GRUB_CMDLINE_LINUX=“rd.driver.blacklist=nouveau modprobe.blacklist=nouveau rd.lvm.lv=fedora/swap rd.lvm.lv=fedora/root amd_iommu=on iommu=pt vfio_iommu_type1.allow_unsafe_interrupts=1 pcie_acs_override=downstream amdgpu.exp_hw_support=1 rd.driver.pre=vfio-pci”

Works like a charm. Hope this can help somebody.

7 Likes

Thanks for sharing! Does passthrough work after rebooting the guest, without having to reboot the host?

I’m a bit curious as to whether you made any interesting discoveries on the way. How far did you get with RX, and do you have a hypothesis about why FE works?

I look forward to hear about you experiences with Polaris.

No, the Vega FE can be initialized exactly once, after that the VM halts when loading TianoCore due to not being able to reload the cards firmware. It’s not a huge issue for me since I will just boot Linux, run the VM and that’s it (until I reboot the whole system). Neither FLR (function level reset, I believe) nor power state cycling will bring the card back. Still unknown why this happens, but the bug has been copied from AMD’s Fury chip. But I believe it could be fixed with a BIOS update on the Vega FE’s end.

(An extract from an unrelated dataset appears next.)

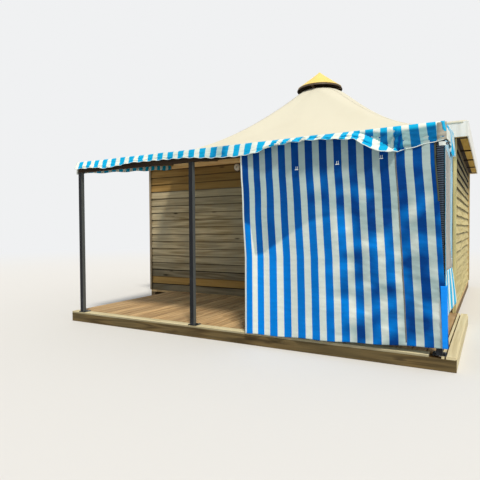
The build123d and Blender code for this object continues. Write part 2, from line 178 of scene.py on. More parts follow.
# %% [markdown]
# ## Making pieces
# Every piece is a mesh in the building's own frame, in metres. Its faces carry the flat cut of
# the board or cloth, in metres, so that grain and stripes follow each piece however it lies.
# Each piece rides with the building, and hides the solids it stands for.

# %% A mesh piece


def piece(name, points, faces, slot, finishes, cut, stands_for=(), tones=None, finish_of=None, smooth=False):
    """Make a mesh object and hand it to the frame."""
    mesh = bpy.data.meshes.new(name)
    mesh.from_pydata([tuple(point) for point in points], [], faces)
    layer = mesh.uv_layers.new(name="cut")
    for corner, spot in zip(layer.data, cut):
        corner.uv = spot
    if tones:
        tone = mesh.attributes.new("tone", "FLOAT", "FACE")
        tone.data.foreach_set("value", tones)
    for finish in finishes:
        mesh.materials.append(finish)
    if finish_of:
        mesh.polygons.foreach_set("material_index", finish_of)
    mesh.polygons.foreach_set("use_smooth", [smooth] * len(faces))
    mesh.update()
    made = bpy.data.objects.new(name, mesh)
    bpy.context.scene.collection.objects.link(made)
    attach(made, "root")
    if stands_for:
        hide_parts(*stands_for)
    return made


# %% Boards cut to length
# How many tones darker the dirt_and_shade_faces are: painted shade under a lap, and a darker border front
dirt_and_shade_step = 2.4
end_grain = 0.3


class Boards:
    """Boards gathered into one mesh, each with its own cut and its own tone."""

    def __init__(self, seed):
        self.chance = random.Random(seed)
        self.points, self.faces, self.cut, self.tones, self.finish_of = [], [], [], [], []
        self.count = 0

    def lay(self, start, along, side, lift, profile, length, wander=0.0, tone=None, finish=0, step=0.35,
            dirt_and_shade_faces=()):
        """One board: its profile, as (side, lift, share of the wander) points, carried along it.

        dirt_and_shade_faces gives the faces painted darker: shade under a lap board, and a deck border's
        front.
        """
        tone = self.chance.uniform(-1, 1) if tone is None else tone
        shift = (self.chance.uniform(0, 40), self.chance.uniform(0, 40))
        stations = max(1, round(length / step)) if wander else 1
        first, around = len(self.points), len(profile)
        # How far round the profile each of its corners is, for the flat cut
        reach = [0.0]
        for number in range(around):
            here, there = profile[number], profile[(number + 1) % around]
            reach.append(reach[-1] + math.hypot(there[0] - here[0], there[1] - here[1]))
        for station in range(stations + 1):
            far_along = length * station / stations
            # A long bend and a shorter, smaller one
            rise = wander * noise.noise(Vector((far_along * 1.7 + shift[0], shift[1], 0.5)))
            rise += wander * 0.4 * noise.noise(Vector((far_along * 6.1 + shift[0], shift[1], 3.5)))
            for across, height, share in profile:
                point = start + along * far_along + side * across + lift * (height + rise * share)
                self.points.append(point)
        for station in range(stations):
            for number in range(around):
                a = first + station * around + number
                b = first + station * around + (number + 1) % around
                self.faces.append((a, b, b + around, a + around))
                near, far_end = (length * (station + end) / stations + shift[0] for end in (0, 1))
                low, high = reach[number] + shift[1], reach[number + 1] + shift[1]
                self.cut += [(near, low), (near, high), (far_end, high), (far_end, low)]
                self.note(tone - dirt_and_shade_step if number in dirt_and_shade_faces else tone, finish)
        for end, order in ((0, -1), (stations, 1)):
            ring = [first + end * around + number for number in range(around)][::order]
            self.faces.append(tuple(ring))
            self.cut += [(shift[0] + 7 + p[0], shift[1] + p[1]) for p in profile][::order]
            self.note(tone - end_grain, finish)
        self.count += 1

    def note(self, tone, finish):
        """Write down a face's tone and finish."""
        self.tones.append(tone)
        self.finish_of.append(finish)

    def make(self, name, slot, finishes, stands_for=()):
        """Turn all boards laid so far into one piece."""
        made = piece(name, self.points, self.faces, slot, finishes, self.cut, stands_for,
                     self.tones, self.finish_of)
        print(name, "is made of", self.count, "boards")
        return made


# Faces painted darker as the shade under a lap, and the front of the deck's border
print("a face that rain never washes is", dirt_and_shade_step, "tones darker")

# %% The profile of a planed board
along_x, along_y, along_z = Vector((1, 0, 0)), Vector((0, 1, 0)), Vector((0, 0, 1))


def planed(width, height, worn=0.002):
    """A rectangle with worn corners, from (0, 0), which keeps straight as it is laid."""
    return [(worn, 0, 0), (width - worn, 0, 0), (width, worn, 0), (width, height - worn, 0),
            (width - worn, height, 0), (worn, height, 0), (0, height - worn, 0), (0, worn, 0)]


print("a planed board has", len(planed(0.1, 0.02)), "long faces, four of them worn edges")

# %% Smooth and broken lines


def ease(value, start=0.0, end=1.0):
    """0 before start, 1 after end, and a smooth rise between."""
    part = min(1.0, max(0.0, (value - start) / (end - start)))
    return part * part * (3 - 2 * part)


def line(points, value):
    """Straight pieces between (place, height) points, carried on past both ends."""
    for (x0, y0), (x1, y1) in zip(points, points[1:]):
        if value <= x1 or (x1, y1) == points[-1]:
            return y0 + (y1 - y0) * (value - x0) / (x1 - x0)


print("a quarter of the way along, the smooth rise is at", round(ease(0.25), 3))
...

RX 480 used to work in passthrough on my Z97 + 4790K plus ACS override patch. Even when binding the card to AMDGPU drivers at boot instead of VFIO and even through rebooting the VM. Now on Threadripper the VM will immediately go into the “paused” state after starting with a RX 480 passthrough, regardless if the card was already bound to a driver or to VFIO on the host. The card will remain in sleep state until the host is rebooted. I believe it’s some kernel and UEFI issue on Threadripper with power cycling the PCIe bus. I think it will require AGESA and BIOS updates to get fixed. So that still looks very bad.

It might be that because Vega has bugs in power cycling / state switching that it actually works on Threadripper. Something along the line that even though Threadripper does PCIe bus power cycling wrongly, the Vega card will, due to bugs on that end, miraculously power cycle correctly when initialized by the TianoCore UEFI (however, resetting the card through SeaBios doesn’t work! Windows will halt during loading the driver / initializing the card).

I’m more of a CUDA/OpenCL developer but I am fluent in C and C++, so after a bit more debugging I could try out some kernel hacking if I have time. At least I’ll get to that if AMD doesn’t move forward fixing this the next 1-2 months.

Hey, have you tried passing through a USB controller (not individual USB devices, that works fine)? I have the same board as you and could not get that to work.

See my thread here.

I see. Your explanation is in line with what I have seen in reddit discussions, that it is the reset bug affecting some AMD cards which in this case enables them to be passed. In the past I have been able to work around the reset bug by “ejecting” the GPU from the “safely remove hardware” icon in Windows before rebooting the guest (this was using a 7790 or a 6850, I don’t remember which card was affected), but it does not seem to work nowadays. Perhaps it required Seabios, but if Seabios won’t work then it’s no use. I hope that you or AMD can find a solution, the possibility to reboot the guest without the host is currently my dealbreaker when it comes to buying Threadripper or not (NPT is of less importance to me).

There is some stuff here about vega gpu resets here and here:
https://lists.freedesktop.org/archives/dri-devel/2017-September/153443.html
https://lists.freedesktop.org/archives/amd-gfx/2017-October/014788.html

Could be some good news.
Something for @wendell to make sense of, I’m not smart enough… :disappointed_relieved:

1 Like

This bug went unfixed for 10 years and the fix was literally a one-liner…

I don’t even know what to say.

I don’t think this is a fix that’s acceptable to be merged upstream.

Still, we can definitely make this change to address the NPT issue for the time being on an individual level.

Just curious, has anyone checked to see if the 4.15 RC kernels have made any progress in supporting Polaris?

Having the 1950x… If I want to use closer to the 16 cores… The vcpu settings which everyone seems to suggest as “8”… Does this number directly reflect the number of cores used? as well as the cpu mode --> topology sockets???
So confused… Any help would be appreciated…